持って生まれてきたギフトをそのまま活かせなかったら自分のことがよく分からなくなるし、自己肯定感も育ちにくいと思うのです。
この状況をお花にたとえてみます。
たとえば、夏に花を開かせるひまわりに対して「4月に咲いてね」と無理難題を持ちかけるようなものじゃないですか?
「桜は4月に咲けるじゃないの、どうしてあなたは咲けないの?」とめちゃくちゃな理論で怒られたら、どうでしょう。
桜を見習って自分も4月に咲かないといけない、と無駄な努力をしようとするかもしれません。
桜と同じようにできない自分をダメ出ししてしまうかもしれません。
「自分はひまわりなのに、なんで桜にならなくちゃいけないんだよー!」と抵抗感が出てくるかもしれません。
ひまわりは、自分のことがよく分からないし魅力を出せないままで、自信を失ってしまうでしょう。
自己肯定感が低いあなたへ
自己肯定感が低い、自分のことが好きになれないという悩みを持っているなら、子ども時代からの親との関係性についてみつめてみましょう。
- 親の言動からどんな影響を受けてきたと思いますか?
- それによって作られた自分像(セルフイメージ)はどんなものでしょう。
- 親の態度で違和感や抵抗感を覚えるのはどんな時でしたか?
もし、あなたが親の意見や誘導に対して、抵抗感をはじめとするネガティブな感情や感覚(違和感、嫌悪感、きゅうくつな感じ、居心地の悪さ)を覚えていたら、それを大切に扱ってください。
感じてはいけないと押しとどめる必要はありません。
親を恨んではいけないのに、と罪悪感を感じないでください。
湧き上がる思いや感情は、そのまま出してあげましょう。
親を悪者にすることや関係性を修復することを目的とするのではなくて、自分で自分を縛っている部分がないかを見つめていくためです。

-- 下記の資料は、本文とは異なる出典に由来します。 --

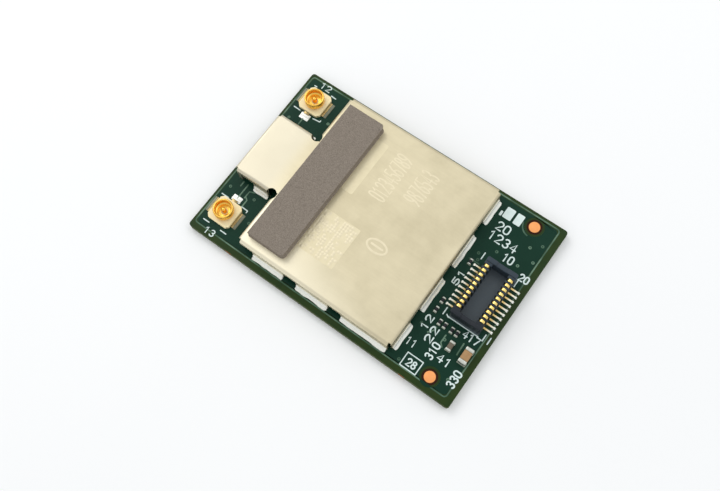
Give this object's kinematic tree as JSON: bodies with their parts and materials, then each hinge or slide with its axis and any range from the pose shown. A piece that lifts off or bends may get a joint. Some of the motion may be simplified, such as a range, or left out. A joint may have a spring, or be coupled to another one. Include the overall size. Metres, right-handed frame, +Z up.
{
  "type": "wireless network module",
  "caption": "Small circuit board with a folded metal shield, a foam strip, miniature coaxial antenna sockets and a board-to-board connector; joins a host board to a wireless network.",
  "frame": {"origin": "middle of the board's flat underside", "axes": "+X along the board's long side towards the board-to-board connector, +Y towards the long edge beside the far coaxial socket, +Z up through the shield can"},
  "size_m": [0.03, 0.02, 0.0035],
  "materials": {
    "mask": "satin",
    "copper": "bare",
    "sheet_metal": "tinned",
    "solder": "bright",
    "foam": "matt",
    "ivory_resin": "moulded",
    "gold_plate": "plated",
    "black_resin": "moulded",
    "tan_ceramic": "fired",
    "brown_ceramic": "fired",
    "chip_resin": "moulded",
    "tin": "plated"
  },
  "bodies": {
    "root": {"circuit_board": "mask", "fiducial_marks": "copper", "shield_can": "sheet_metal", "shield_solder": "solder", "foam_strip": "foam", "far_socket_base": "ivory_resin", "far_socket_shell": "gold_plate", "far_socket_pin": "gold_plate", "near_socket_base": "ivory_resin", "near_socket_shell": "gold_plate", "near_socket_pin": "gold_plate", "socket_solder": "solder", "connector_housing": "black_resin", "contacts_inboard": "gold_plate", "contacts_outboard": "gold_plate", "connector_solder": "solder", "large_capacitor": "tan_ceramic", "large_capacitor_ends": "tin", "supply_resistor": "brown_ceramic", "supply_resistor_ends": "tin", "signal_resistors": "chip_resin", "signal_resistor_ends": "tin", "radio_chip": "chip_resin", "memory_chip": "chip_resin", "front_end_chips": "chip_resin", "reference_crystal": "ivory_resin", "crystal_lid": "gold_plate", "power_regulator": "chip_resin", "power_inductor": "brown_ceramic", "antenna_filters": "ivory_resin", "filter_capacitors": "brown_ceramic", "filter_capacitor_ends": "tin", "bias_resistors": "chip_resin", "bias_resistor_ends": "tin"}
  },
  "joints": []
}
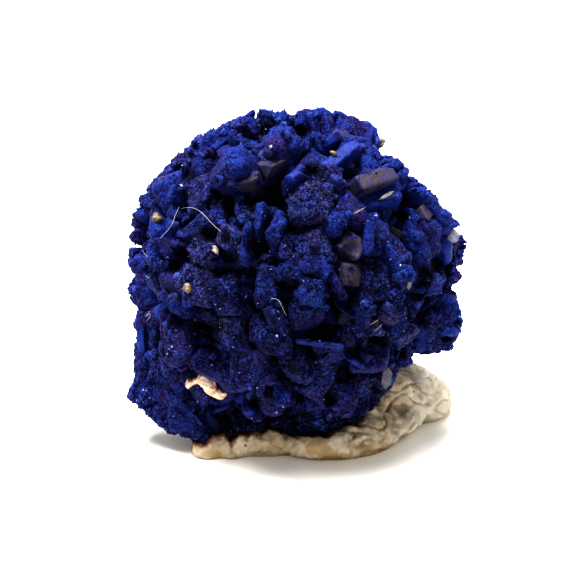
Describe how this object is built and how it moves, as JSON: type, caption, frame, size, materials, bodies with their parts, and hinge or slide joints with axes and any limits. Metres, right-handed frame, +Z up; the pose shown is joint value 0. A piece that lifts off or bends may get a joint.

実は、苦しみは、親の矯正によって生じているのではなくて、それを信じて実行している「自分矯正」なのです。
自分矯正している部分を解放してあげましょう。
それが、自己肯定感を高めるベースになります。
それには、まず自分のことを観察して、深く理解してあげることが大事です。
自分のことを知って、自分を大切に扱うことを優先しましょう。
自己理解が進むと、自分らしい生き方、ということが自然に分かります。
「私はひまわりだった」と分かったら、今度は「らしさ」を追求していくことが出来ます。
「ひまわりはひまわりらしく、盛夏に堂々と咲き誇る存在として生きたい」
とてもシンプルな信条が胸に響いていきます。
そのシンプルな信条を尊重して生きることが、自己肯定感だと私は思っています。